The street kid said what everyone knows. Tell me anything new he said? The only strange thing that’s making fellows like Malanda wax lyrical is the expectation that being a street kid, the boy shouldn’t have known what everyone knows. Pure fallacy.

Even more egregious for me is the reaction – of pity and empathy – that those who comment about the boy are now oozing. Is it because he spoke in English – the language of the so called ‘elites’?

Beyond what the kid said, what have we now learnt? For me, that is where ‘university’ education should set in. Ted Malanda shouldn’t just shitload it on us by claiming the kid is better than ‘some’ university students. It is such statements that have cheapened university education in Kenya.

The difference between Ted Malanda and that kid – and I assume Malanda was lucky to acquire university education – is how he guides society to understand the systems and super-structures which make an otherwise smart kid languish in the intolerable streets of perhaps one of the most selfish cities in the world – Nairobi.

University education should make one ‘theorize’ social systems and exposes the contradictions in each, in the process helping society choose one and not the other. What system led to a boy that bright wasting in the cold streets in a country where a 17 year old son of a cabinet minister drives a sh20 million car with no known employment or business history?

For me, it starts and ends with our political and economic system. When we see such rare spectacles on TV; the question that should disturb us is, ”how did it happen”? Then, ”how can we change it”?
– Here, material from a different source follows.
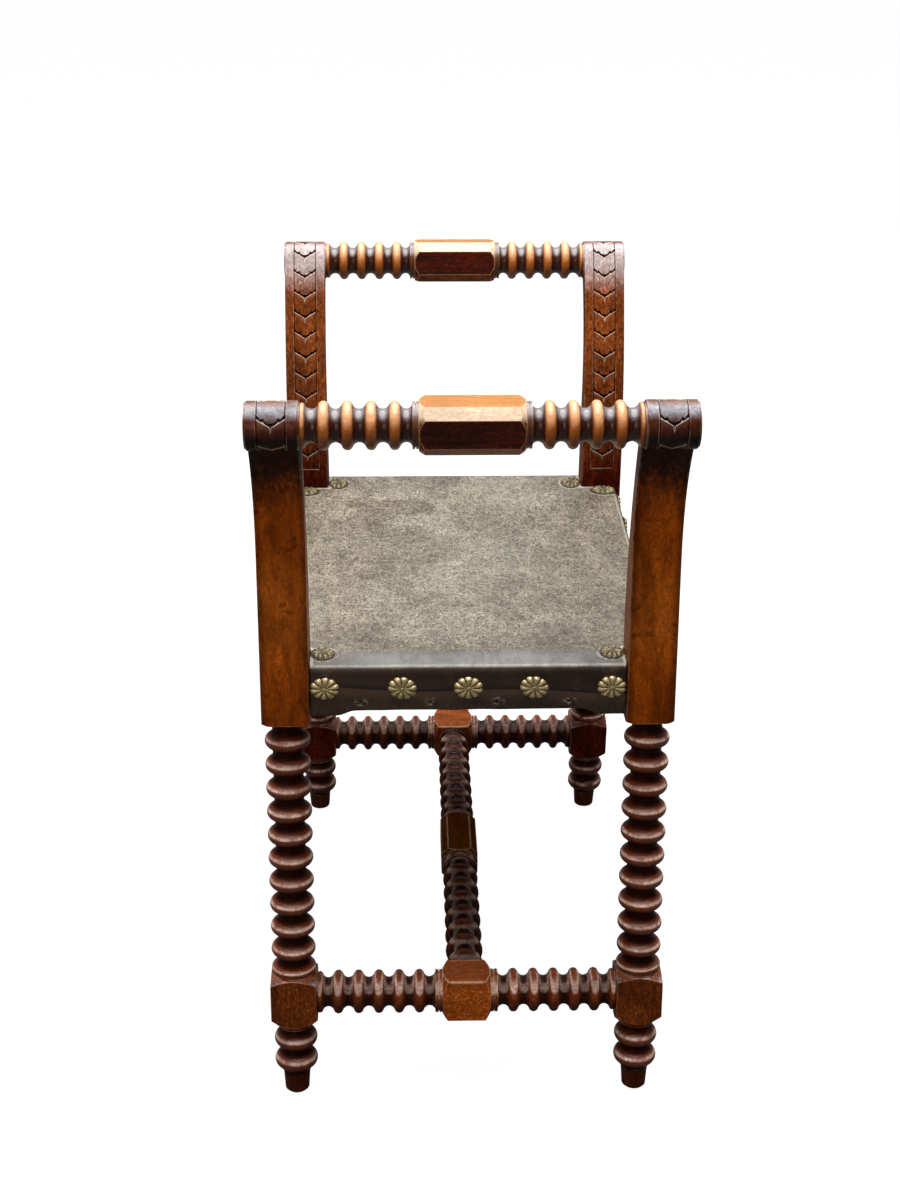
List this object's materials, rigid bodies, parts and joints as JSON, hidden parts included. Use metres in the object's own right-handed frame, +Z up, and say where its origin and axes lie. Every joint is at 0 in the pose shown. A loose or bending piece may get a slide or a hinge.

Kenya – for all the Global Entrepreneurship summits (GESs), the World Trade Organization meetings (WTOs), the iHubs and NaiLabs, the Java Houses and Subways, the IMF and World Bank projections of ‘economic growth’ – is a country on the DECLINE.

They will deny this but save for the politicians and the state tenderpreneurs, a few in the professions, a few journalists and very very few socialites, like Vera, everyone else is doing so bad around this place. The worst hit are rural poor communities.
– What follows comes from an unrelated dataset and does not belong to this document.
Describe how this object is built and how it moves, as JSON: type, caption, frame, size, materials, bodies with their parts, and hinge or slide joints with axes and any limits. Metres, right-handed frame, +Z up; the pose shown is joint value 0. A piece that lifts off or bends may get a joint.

You recently saw a policewoman being slapped because excited kids were slapping a chopper, hoping to see it ‘react’. For the poor, anything excites.
This morning in our WhatsApp group I requested my former high school classmates at Kanga (my stream had class size of about 48 boys and around 43 went straight to the university, many, like myself, have now graduated with honours and in the ‘job market’) to share with me their gross monthly incomes for a research I am doing. Where averagely 20 of us would be chatting at any one time, I found myself being engaged by less than two of which only one was helpful.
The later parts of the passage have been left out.